You will have those days, too. You’ll mess up. Be short-tempered. Forget. This doesn’t mean you’re failing. It means you’re human. The goal isn’t to never make a mistake. The goal is that, over weeks and months, you put in more good than bad.

We’re not looking for a perfect report card. We’re looking for a direction—moving toward more respect, not away. Look at the whole story of a relationship, not one bad page. One forgotten task doesn’t erase a year of dependability. One harsh word doesn’t undo a hundred kind ones. This math is forgiving. It only breaks if we stop trying altogether.

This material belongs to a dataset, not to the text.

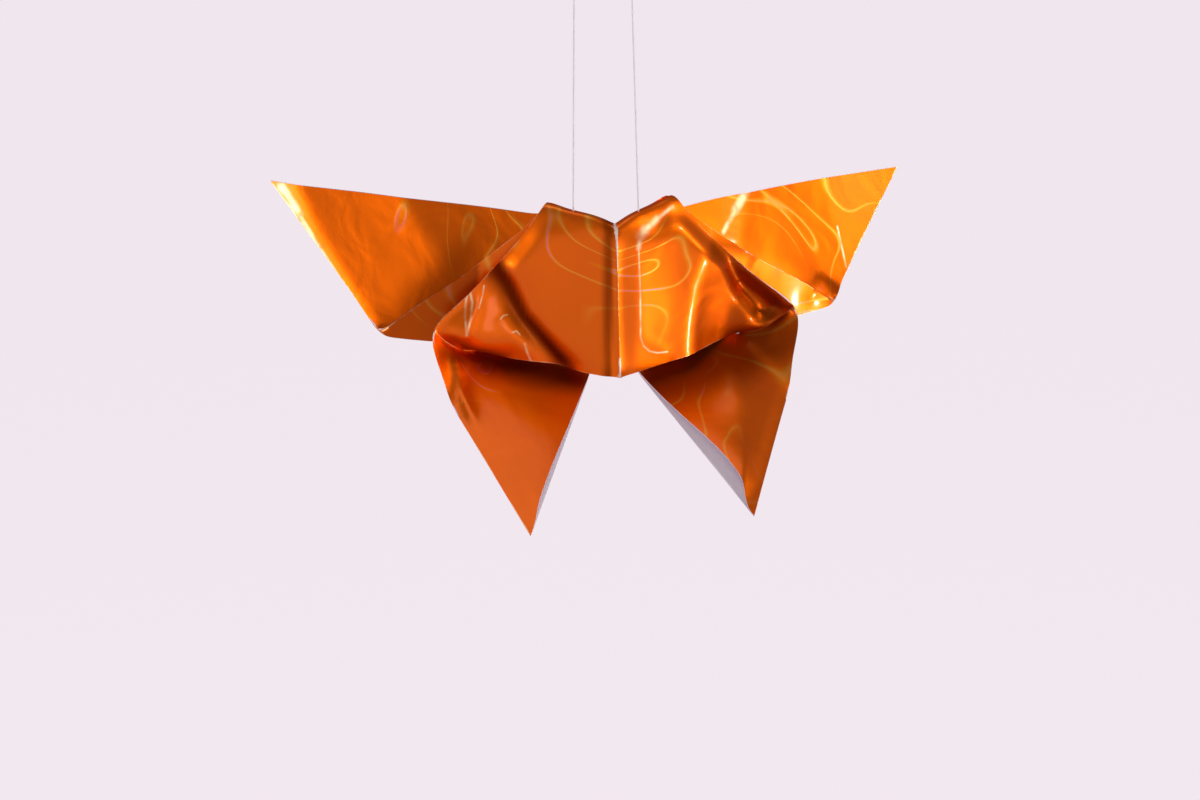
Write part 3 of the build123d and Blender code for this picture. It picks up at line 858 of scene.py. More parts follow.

So where do we start? Start small. With one thing. Don’t try to change every conversation today. Maybe today, just work on presence. Have one talk with your phone in another room. Just listen. Tomorrow, work on communication. Send one update you normally wouldn’t. The next day, try validation. Just say, "That sounds really frustrating," before any advice.

These small practices build a new habit. It’s not magic. It’s a slow, steady shift in how we pay attention.

The people in your life don’t need perfection. They need you to be there. They need to see you trying. They need to feel your steady effort to be better, more often than not. That consistency—that daily choice—builds a trust that can handle the occasional bad day.

This is the real work. Not to be perfect partners, but to be practicing ones. To be people who know respect matters, who try to add to it, and who keep showing up to try again.

So don’t be hard on yourself for missteps. Be encouraged by the next chance. Pick one small thing. Start there. A lifetime of those small starts adds up to a story of real respect and deep connection. That’s the only sum that truly matters.